The success of No Way Home resulted in Disney and Sony reopening negotiations to explore a new deal for Spider-man — who in the movie’s universe is erased from all memories — to continue featuring in the MCU, which will perhaps force writers to come up with an even more contrived plot to explain how the character is suddenly remembered again. But if the success of No Way Home is any indication, that bit of explanation really need not matter as long as enough cameos and callbacks are a part of the movie. Franchise filmmaking, then, can be said to have changed the priorities a filmmaker may have while conceiving a story to tell. In the franchise, the story may as well come at the very end.
But beyond worsening working conditions, eating up space in theaters, and changing the order of priorities in the process of making a film, perhaps the biggest impact franchises have had on filmmaking has been that even filmmakers opposed to the idea are now doing it. Three years ago, veteran filmmaker Martin Scorsese stirred up a hornet’s nest when he said that the MCU films were “closer to theme parks than they are to movies” adding, “in the end, I don’t think they’re cinema.” Scorsese’s comments antagonized loyal Marvel and Disney fans; there was a massive backlash and Scorsese was seen as being too stuck up with his definition of cinema. However, with time, there is growing evidence that Scorsese’s comments about franchise filmmaking — and comparing it to theme parks — were rather accurate.
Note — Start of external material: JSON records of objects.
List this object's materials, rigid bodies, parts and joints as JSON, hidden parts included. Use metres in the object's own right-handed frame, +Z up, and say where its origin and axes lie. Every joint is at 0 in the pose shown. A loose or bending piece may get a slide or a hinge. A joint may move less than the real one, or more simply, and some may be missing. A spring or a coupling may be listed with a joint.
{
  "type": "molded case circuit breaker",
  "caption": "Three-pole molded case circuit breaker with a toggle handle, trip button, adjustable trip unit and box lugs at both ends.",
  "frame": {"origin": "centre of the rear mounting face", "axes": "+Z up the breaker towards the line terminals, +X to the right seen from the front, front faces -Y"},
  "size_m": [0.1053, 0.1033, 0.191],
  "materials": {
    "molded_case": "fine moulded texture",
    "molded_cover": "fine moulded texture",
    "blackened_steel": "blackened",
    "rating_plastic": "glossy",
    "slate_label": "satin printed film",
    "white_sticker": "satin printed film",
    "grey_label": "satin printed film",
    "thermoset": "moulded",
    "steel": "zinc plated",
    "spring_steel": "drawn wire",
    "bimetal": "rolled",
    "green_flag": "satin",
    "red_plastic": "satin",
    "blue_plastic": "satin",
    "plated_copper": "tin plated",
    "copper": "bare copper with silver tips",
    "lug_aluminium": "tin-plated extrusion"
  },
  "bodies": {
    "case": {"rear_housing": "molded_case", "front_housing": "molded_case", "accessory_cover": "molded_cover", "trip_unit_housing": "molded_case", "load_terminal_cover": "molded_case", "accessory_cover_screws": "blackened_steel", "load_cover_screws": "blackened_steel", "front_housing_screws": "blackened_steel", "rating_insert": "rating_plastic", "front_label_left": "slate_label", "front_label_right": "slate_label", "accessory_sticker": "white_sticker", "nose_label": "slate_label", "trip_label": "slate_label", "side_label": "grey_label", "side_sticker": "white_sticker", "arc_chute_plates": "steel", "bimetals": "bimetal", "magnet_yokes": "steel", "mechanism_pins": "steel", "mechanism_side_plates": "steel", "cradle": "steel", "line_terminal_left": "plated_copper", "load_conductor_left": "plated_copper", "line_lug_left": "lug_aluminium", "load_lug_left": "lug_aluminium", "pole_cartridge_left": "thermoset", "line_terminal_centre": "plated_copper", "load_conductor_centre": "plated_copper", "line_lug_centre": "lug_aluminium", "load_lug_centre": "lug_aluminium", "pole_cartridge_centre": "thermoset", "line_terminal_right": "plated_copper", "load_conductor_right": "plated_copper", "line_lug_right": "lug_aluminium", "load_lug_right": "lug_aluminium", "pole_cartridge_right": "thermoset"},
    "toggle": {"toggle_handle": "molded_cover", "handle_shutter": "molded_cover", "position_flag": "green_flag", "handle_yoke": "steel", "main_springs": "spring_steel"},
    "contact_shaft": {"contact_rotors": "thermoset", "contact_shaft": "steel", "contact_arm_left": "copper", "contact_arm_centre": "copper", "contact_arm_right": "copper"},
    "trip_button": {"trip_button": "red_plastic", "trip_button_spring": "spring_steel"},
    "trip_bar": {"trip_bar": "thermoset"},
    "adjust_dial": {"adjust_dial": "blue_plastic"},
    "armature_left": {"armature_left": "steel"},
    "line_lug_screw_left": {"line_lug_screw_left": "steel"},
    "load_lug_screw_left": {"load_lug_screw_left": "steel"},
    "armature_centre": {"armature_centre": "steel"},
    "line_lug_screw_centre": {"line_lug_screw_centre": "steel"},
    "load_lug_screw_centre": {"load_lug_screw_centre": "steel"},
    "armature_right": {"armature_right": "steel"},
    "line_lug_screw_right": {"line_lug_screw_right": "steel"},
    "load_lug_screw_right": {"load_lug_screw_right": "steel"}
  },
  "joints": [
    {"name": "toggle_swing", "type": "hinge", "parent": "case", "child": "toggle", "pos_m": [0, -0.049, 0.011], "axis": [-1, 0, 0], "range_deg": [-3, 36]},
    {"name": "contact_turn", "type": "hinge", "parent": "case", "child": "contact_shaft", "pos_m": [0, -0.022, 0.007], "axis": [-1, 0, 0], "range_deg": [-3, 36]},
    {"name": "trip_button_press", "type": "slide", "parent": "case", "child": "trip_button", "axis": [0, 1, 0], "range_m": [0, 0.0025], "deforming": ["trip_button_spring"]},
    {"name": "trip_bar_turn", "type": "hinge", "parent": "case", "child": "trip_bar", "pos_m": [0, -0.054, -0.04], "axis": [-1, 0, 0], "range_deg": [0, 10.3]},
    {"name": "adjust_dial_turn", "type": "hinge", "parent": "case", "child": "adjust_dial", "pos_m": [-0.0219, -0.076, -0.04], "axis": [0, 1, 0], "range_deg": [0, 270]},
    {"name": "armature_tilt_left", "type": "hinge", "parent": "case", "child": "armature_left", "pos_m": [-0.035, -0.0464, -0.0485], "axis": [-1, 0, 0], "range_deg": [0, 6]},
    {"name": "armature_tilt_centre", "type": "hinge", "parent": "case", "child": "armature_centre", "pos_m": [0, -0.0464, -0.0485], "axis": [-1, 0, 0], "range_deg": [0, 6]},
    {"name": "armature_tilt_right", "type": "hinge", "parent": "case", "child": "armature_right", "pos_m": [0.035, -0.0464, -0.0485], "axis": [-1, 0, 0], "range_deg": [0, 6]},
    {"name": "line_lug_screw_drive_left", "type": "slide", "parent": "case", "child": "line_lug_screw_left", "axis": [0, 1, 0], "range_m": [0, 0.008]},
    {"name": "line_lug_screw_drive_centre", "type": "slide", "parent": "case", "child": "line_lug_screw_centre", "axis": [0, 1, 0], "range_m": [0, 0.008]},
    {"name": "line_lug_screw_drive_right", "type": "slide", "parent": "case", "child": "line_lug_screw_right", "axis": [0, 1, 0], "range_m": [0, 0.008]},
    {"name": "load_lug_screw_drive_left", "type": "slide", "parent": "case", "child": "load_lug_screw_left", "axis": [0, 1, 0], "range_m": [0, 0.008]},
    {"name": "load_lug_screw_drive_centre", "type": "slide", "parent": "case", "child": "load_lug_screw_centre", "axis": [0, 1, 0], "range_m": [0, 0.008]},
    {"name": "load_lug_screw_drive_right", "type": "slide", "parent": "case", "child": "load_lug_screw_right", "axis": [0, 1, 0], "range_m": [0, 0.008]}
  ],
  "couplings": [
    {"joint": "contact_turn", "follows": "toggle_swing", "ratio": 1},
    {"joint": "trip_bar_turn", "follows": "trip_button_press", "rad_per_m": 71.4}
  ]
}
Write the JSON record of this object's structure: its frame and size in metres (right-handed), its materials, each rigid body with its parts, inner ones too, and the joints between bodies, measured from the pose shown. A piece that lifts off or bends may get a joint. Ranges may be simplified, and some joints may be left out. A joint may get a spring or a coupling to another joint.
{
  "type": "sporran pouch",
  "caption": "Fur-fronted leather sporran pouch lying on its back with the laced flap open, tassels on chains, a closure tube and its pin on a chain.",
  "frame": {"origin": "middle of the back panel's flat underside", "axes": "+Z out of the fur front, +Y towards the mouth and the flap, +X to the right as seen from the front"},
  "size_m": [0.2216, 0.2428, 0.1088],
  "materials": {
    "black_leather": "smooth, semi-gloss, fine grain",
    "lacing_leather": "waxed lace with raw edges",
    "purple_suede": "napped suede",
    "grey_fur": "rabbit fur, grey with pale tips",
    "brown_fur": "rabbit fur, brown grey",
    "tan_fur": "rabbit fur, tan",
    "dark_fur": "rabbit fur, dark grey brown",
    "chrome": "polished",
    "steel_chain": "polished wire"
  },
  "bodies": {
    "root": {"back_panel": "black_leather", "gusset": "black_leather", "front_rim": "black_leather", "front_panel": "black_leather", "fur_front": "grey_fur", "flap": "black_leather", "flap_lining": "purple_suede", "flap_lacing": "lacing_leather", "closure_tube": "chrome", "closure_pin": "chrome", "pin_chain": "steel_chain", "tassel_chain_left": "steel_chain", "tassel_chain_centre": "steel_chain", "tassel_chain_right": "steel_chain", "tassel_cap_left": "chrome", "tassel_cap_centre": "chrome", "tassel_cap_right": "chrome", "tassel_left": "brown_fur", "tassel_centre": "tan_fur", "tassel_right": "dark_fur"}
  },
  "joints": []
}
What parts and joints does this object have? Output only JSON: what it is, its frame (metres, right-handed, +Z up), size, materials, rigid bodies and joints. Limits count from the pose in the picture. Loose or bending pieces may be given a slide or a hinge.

The director James Cameron also recently hit out at franchise superhero movies. The Canadian filmmaker has been a constant, vocal critic of superhero films, opining most recently that “the way DC and Marvel films are made is not the way to make movies.” His comments, ironically, came during the press tour of The Way of Water, a sequel to Avatar, his visual magnum opus, and highest-grossing film. The era of franchise films, indeed, has just begun.